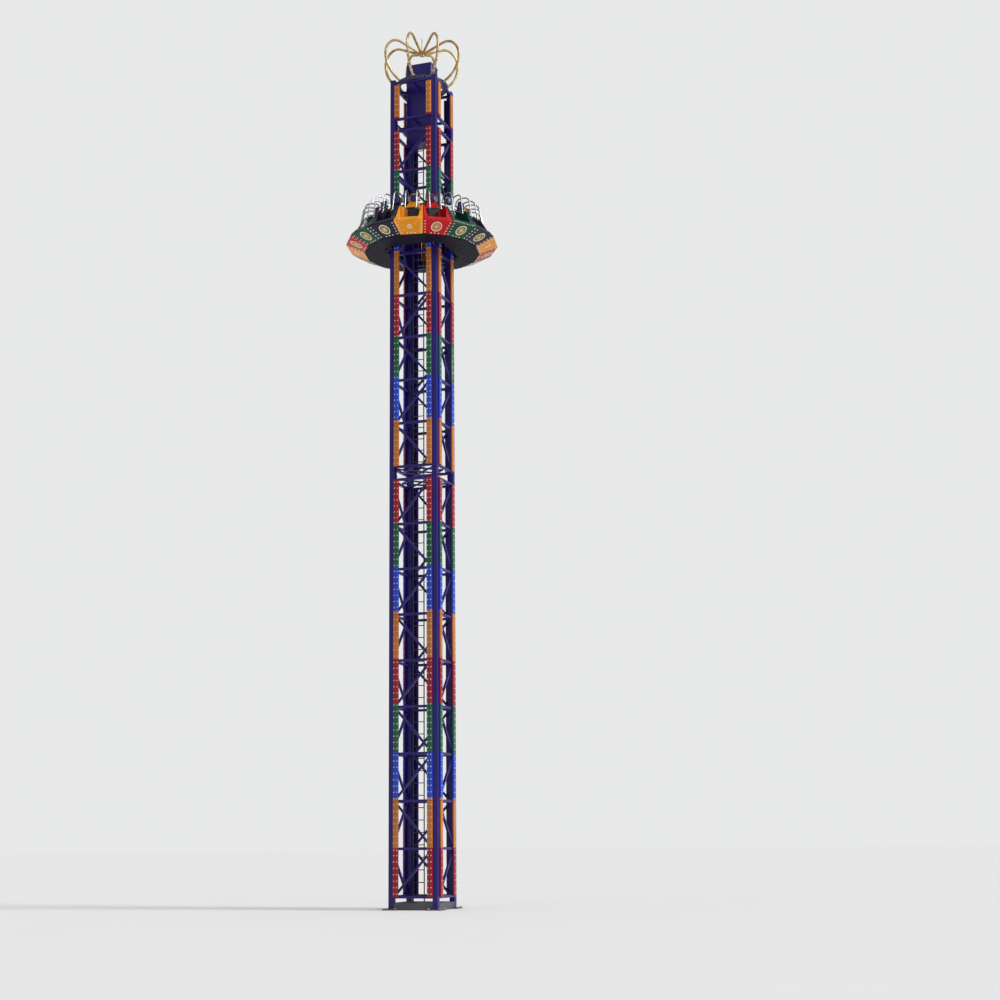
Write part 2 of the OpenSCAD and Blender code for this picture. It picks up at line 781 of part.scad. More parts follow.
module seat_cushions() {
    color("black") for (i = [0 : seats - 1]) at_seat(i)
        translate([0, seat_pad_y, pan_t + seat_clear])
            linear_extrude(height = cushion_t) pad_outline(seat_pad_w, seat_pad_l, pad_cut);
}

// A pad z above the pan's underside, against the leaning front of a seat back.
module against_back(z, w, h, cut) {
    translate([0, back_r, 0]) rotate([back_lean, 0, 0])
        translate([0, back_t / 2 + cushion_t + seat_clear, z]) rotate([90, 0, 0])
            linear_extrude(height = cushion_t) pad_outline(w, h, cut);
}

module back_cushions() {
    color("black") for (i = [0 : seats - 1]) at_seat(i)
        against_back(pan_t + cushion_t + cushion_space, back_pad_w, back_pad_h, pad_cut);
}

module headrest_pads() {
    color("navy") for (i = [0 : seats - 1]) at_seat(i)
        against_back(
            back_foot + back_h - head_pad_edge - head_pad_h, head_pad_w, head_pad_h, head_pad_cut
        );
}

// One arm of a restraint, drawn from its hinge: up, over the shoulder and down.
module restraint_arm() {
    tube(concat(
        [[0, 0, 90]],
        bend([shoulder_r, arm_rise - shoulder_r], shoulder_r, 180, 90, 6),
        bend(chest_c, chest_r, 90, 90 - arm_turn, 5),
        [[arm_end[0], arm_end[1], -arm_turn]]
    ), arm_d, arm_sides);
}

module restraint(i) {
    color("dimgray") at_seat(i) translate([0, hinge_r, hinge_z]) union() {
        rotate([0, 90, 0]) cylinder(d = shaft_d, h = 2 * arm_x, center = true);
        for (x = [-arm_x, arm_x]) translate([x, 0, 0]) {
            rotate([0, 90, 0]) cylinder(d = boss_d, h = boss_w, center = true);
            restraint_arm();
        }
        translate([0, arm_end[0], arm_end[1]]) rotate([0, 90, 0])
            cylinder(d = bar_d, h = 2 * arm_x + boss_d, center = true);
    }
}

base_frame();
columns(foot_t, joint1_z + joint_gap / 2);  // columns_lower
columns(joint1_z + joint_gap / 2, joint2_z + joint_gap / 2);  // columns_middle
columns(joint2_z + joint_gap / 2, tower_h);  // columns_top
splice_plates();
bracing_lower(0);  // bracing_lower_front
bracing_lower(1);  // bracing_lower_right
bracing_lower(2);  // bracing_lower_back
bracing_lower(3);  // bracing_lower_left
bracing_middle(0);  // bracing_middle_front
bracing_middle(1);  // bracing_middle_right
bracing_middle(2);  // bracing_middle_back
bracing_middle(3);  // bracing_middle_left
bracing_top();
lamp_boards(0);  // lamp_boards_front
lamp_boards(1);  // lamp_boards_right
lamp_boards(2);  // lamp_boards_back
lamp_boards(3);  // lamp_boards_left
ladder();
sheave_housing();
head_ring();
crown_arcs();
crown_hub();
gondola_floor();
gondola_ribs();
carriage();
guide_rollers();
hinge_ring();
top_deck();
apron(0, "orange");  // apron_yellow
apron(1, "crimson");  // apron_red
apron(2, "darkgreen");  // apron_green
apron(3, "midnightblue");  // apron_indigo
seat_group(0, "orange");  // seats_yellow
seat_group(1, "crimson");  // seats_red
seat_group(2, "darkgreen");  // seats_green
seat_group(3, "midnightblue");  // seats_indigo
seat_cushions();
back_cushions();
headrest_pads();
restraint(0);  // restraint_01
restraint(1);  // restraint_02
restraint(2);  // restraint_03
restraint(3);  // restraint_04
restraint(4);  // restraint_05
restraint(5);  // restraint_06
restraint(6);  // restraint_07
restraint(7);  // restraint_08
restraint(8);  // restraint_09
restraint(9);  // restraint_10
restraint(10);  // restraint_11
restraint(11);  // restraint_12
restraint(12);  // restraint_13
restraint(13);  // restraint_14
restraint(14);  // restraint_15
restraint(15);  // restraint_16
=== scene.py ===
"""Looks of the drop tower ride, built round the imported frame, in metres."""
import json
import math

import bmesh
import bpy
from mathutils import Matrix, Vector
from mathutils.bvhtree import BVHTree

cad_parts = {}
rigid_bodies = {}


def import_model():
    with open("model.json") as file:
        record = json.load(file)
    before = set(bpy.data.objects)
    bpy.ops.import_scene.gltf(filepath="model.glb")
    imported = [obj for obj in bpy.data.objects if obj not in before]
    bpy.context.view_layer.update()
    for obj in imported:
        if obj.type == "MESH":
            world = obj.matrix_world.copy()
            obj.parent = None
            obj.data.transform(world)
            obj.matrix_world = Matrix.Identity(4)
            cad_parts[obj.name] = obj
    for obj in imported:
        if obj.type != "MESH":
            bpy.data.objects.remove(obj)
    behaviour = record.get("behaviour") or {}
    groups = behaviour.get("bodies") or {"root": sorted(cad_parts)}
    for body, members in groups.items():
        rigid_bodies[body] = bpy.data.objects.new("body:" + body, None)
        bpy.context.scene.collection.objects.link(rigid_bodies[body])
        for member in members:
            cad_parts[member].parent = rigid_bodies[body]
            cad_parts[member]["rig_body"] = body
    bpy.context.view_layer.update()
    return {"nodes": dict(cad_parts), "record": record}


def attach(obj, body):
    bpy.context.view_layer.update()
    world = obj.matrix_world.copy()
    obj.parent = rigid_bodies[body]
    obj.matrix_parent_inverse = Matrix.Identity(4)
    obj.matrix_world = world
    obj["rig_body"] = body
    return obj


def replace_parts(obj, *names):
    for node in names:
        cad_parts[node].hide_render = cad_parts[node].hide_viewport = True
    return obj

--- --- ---

* **What is asked**
Reproduce the material precisely, including every line.

* **Right answer**
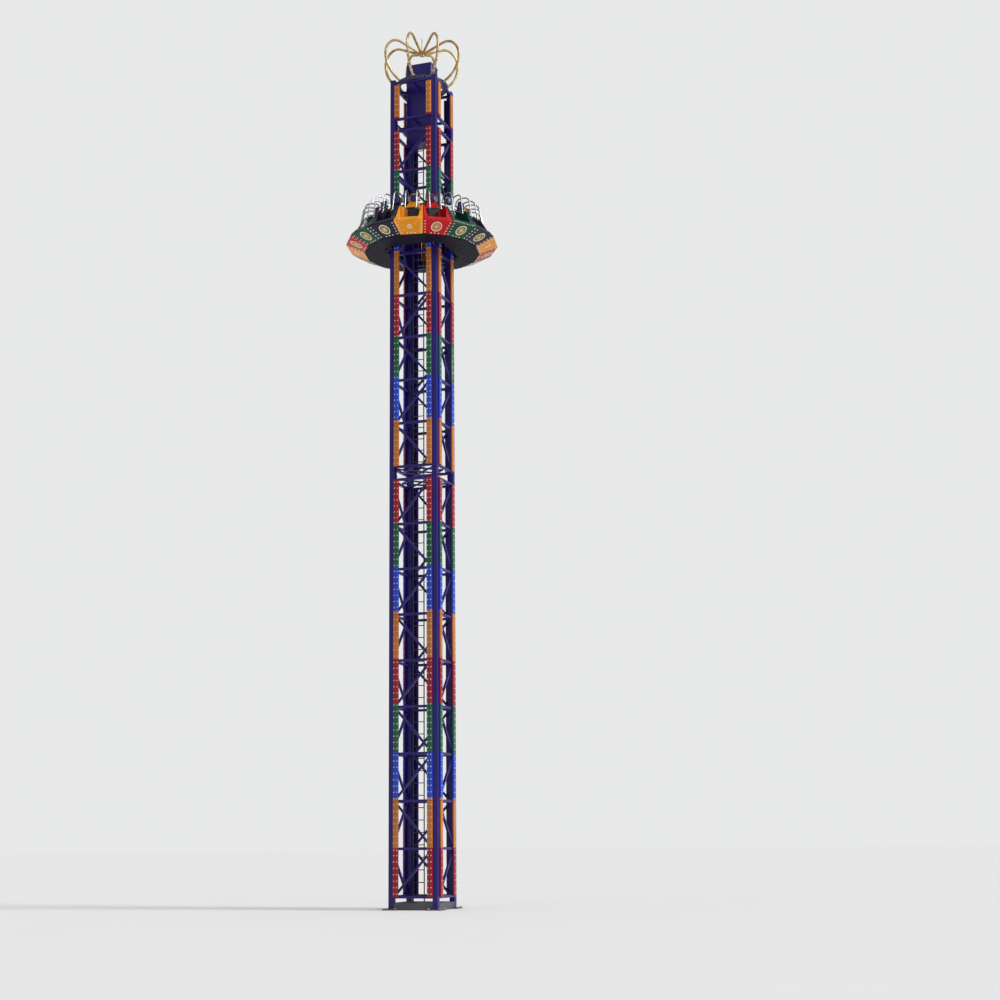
Write part 2 of the OpenSCAD and Blender code for this picture. It picks up at line 781 of part.scad. More parts follow.
module seat_cushions() {
    color("black") for (i = [0 : seats - 1]) at_seat(i)
        translate([0, seat_pad_y, pan_t + seat_clear])
            linear_extrude(height = cushion_t) pad_outline(seat_pad_w, seat_pad_l, pad_cut);
}

// A pad z above the pan's underside, against the leaning front of a seat back.
module against_back(z, w, h, cut) {
    translate([0, back_r, 0]) rotate([back_lean, 0, 0])
        translate([0, back_t / 2 + cushion_t + seat_clear, z]) rotate([90, 0, 0])
            linear_extrude(height = cushion_t) pad_outline(w, h, cut);
}

module back_cushions() {
    color("black") for (i = [0 : seats - 1]) at_seat(i)
        against_back(pan_t + cushion_t + cushion_space, back_pad_w, back_pad_h, pad_cut);
}

module headrest_pads() {
    color("navy") for (i = [0 : seats - 1]) at_seat(i)
        against_back(
            back_foot + back_h - head_pad_edge - head_pad_h, head_pad_w, head_pad_h, head_pad_cut
        );
}

// One arm of a restraint, drawn from its hinge: up, over the shoulder and down.
module restraint_arm() {
    tube(concat(
        [[0, 0, 90]],
        bend([shoulder_r, arm_rise - shoulder_r], shoulder_r, 180, 90, 6),
        bend(chest_c, chest_r, 90, 90 - arm_turn, 5),
        [[arm_end[0], arm_end[1], -arm_turn]]
    ), arm_d, arm_sides);
}

module restraint(i) {
    color("dimgray") at_seat(i) translate([0, hinge_r, hinge_z]) union() {
        rotate([0, 90, 0]) cylinder(d = shaft_d, h = 2 * arm_x, center = true);
        for (x = [-arm_x, arm_x]) translate([x, 0, 0]) {
            rotate([0, 90, 0]) cylinder(d = boss_d, h = boss_w, center = true);
            restraint_arm();
        }
        translate([0, arm_end[0], arm_end[1]]) rotate([0, 90, 0])
            cylinder(d = bar_d, h = 2 * arm_x + boss_d, center = true);
    }
}

base_frame();
columns(foot_t, joint1_z + joint_gap / 2);  // columns_lower
columns(joint1_z + joint_gap / 2, joint2_z + joint_gap / 2);  // columns_middle
columns(joint2_z + joint_gap / 2, tower_h);  // columns_top
splice_plates();
bracing_lower(0);  // bracing_lower_front
bracing_lower(1);  // bracing_lower_right
bracing_lower(2);  // bracing_lower_back
bracing_lower(3);  // bracing_lower_left
bracing_middle(0);  // bracing_middle_front
bracing_middle(1);  // bracing_middle_right
bracing_middle(2);  // bracing_middle_back
bracing_middle(3);  // bracing_middle_left
bracing_top();
lamp_boards(0);  // lamp_boards_front
lamp_boards(1);  // lamp_boards_right
lamp_boards(2);  // lamp_boards_back
lamp_boards(3);  // lamp_boards_left
ladder();
sheave_housing();
head_ring();
crown_arcs();
crown_hub();
gondola_floor();
gondola_ribs();
carriage();
guide_rollers();
hinge_ring();
top_deck();
apron(0, "orange");  // apron_yellow
apron(1, "crimson");  // apron_red
apron(2, "darkgreen");  // apron_green
apron(3, "midnightblue");  // apron_indigo
seat_group(0, "orange");  // seats_yellow
seat_group(1, "crimson");  // seats_red
seat_group(2, "darkgreen");  // seats_green
seat_group(3, "midnightblue");  // seats_indigo
seat_cushions();
back_cushions();
headrest_pads();
restraint(0);  // restraint_01
restraint(1);  // restraint_02
restraint(2);  // restraint_03
restraint(3);  // restraint_04
restraint(4);  // restraint_05
restraint(5);  // restraint_06
restraint(6);  // restraint_07
restraint(7);  // restraint_08
restraint(8);  // restraint_09
restraint(9);  // restraint_10
restraint(10);  // restraint_11
restraint(11);  // restraint_12
restraint(12);  // restraint_13
restraint(13);  // restraint_14
restraint(14);  // restraint_15
restraint(15);  // restraint_16
=== scene.py ===
"""Looks of the drop tower ride, built round the imported frame, in metres."""
import json
import math

import bmesh
import bpy
from mathutils import Matrix, Vector
from mathutils.bvhtree import BVHTree

cad_parts = {}
rigid_bodies = {}


def import_model():
    with open("model.json") as file:
        record = json.load(file)
    before = set(bpy.data.objects)
    bpy.ops.import_scene.gltf(filepath="model.glb")
    imported = [obj for obj in bpy.data.objects if obj not in before]
    bpy.context.view_layer.update()
    for obj in imported:
        if obj.type == "MESH":
            world = obj.matrix_world.copy()
            obj.parent = None
            obj.data.transform(world)
            obj.matrix_world = Matrix.Identity(4)
            cad_parts[obj.name] = obj
    for obj in imported:
        if obj.type != "MESH":
            bpy.data.objects.remove(obj)
    behaviour = record.get("behaviour") or {}
    groups = behaviour.get("bodies") or {"root": sorted(cad_parts)}
    for body, members in groups.items():
        rigid_bodies[body] = bpy.data.objects.new("body:" + body, None)
        bpy.context.scene.collection.objects.link(rigid_bodies[body])
        for member in members:
            cad_parts[member].parent = rigid_bodies[body]
            cad_parts[member]["rig_body"] = body
    bpy.context.view_layer.update()
    return {"nodes": dict(cad_parts), "record": record}


def attach(obj, body):
    bpy.context.view_layer.update()
    world = obj.matrix_world.copy()
    obj.parent = rigid_bodies[body]
    obj.matrix_parent_inverse = Matrix.Identity(4)
    obj.matrix_world = world
    obj["rig_body"] = body
    return obj


def replace_parts(obj, *names):
    for node in names:
        cad_parts[node].hide_render = cad_parts[node].hide_viewport = True
    return obj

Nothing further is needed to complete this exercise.